Un IS à 35% pour les sociétés qui génèrent plus de 100 millions de dirhams et 40% pour les banques et compagnies d’assurances... Un tel niveau de pression fiscale ne risque-t-il pas d’avoir un impact négatif sur les flux des IDE et l’attractivité du Maroc auprès des investisseurs internationaux?En effet, les sociétés réalisant un bénéfice net supérieur à 100 millions de dirhams, au terme de l’augmentation du taux d’IS de 31% à 35%, seront soumises à un effet de seuil important par rapport aux entreprises dont le bénéfice net se situe en dessous de 100 millions de dirhams, pouvant atteindre jusqu’à 15 points de pourcentage de différence. 

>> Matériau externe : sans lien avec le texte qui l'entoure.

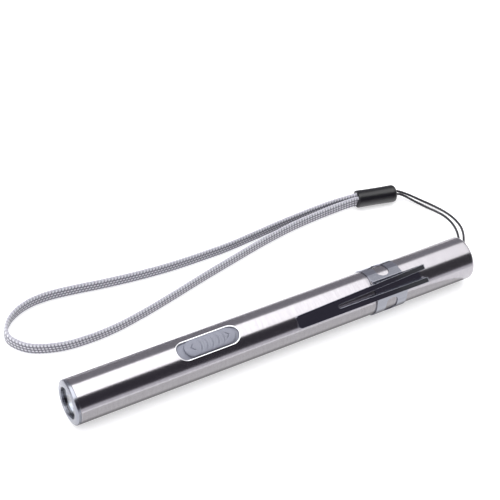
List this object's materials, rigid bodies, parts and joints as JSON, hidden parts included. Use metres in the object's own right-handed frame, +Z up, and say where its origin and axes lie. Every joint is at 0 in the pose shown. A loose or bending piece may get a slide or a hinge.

Ce niveau de pression fiscale est sans aucun doute défavorable aux investisseurs internationaux d’une certaine taille dans les secteurs stratégiques par rapport aux pays concurrents. Ainsi, des entreprises précédemment installées seront contraintes de downsizer ou de relocaliser leur activité et les emplois associés pour assurer la pérennité de leurs modèles –et cela peut se produire plus rapidement qu'on ne le pense. 

Il est également important de préciser que cette disposition créera localement des distorsions, importantes et imposées de fait, entre les entreprises du même secteur.

Cette loi de finances se doit d’accompagner la charte de l’investissement, afin d’améliorer l'attractivité de notre pays aux investissements et en faveur de la mise en place d’écosystèmes sectoriels créateurs de nouvelles entreprises, de nouveaux emplois, et donc contribuant à l’élargissement de l'assiette fiscale. Cela ne peut se faire sans des signaux forts et des mesures concrètes à même de préserver les acquis et de donner la visibilité aux investisseurs, notamment en garantissant la stabilité fiscale de notre pays.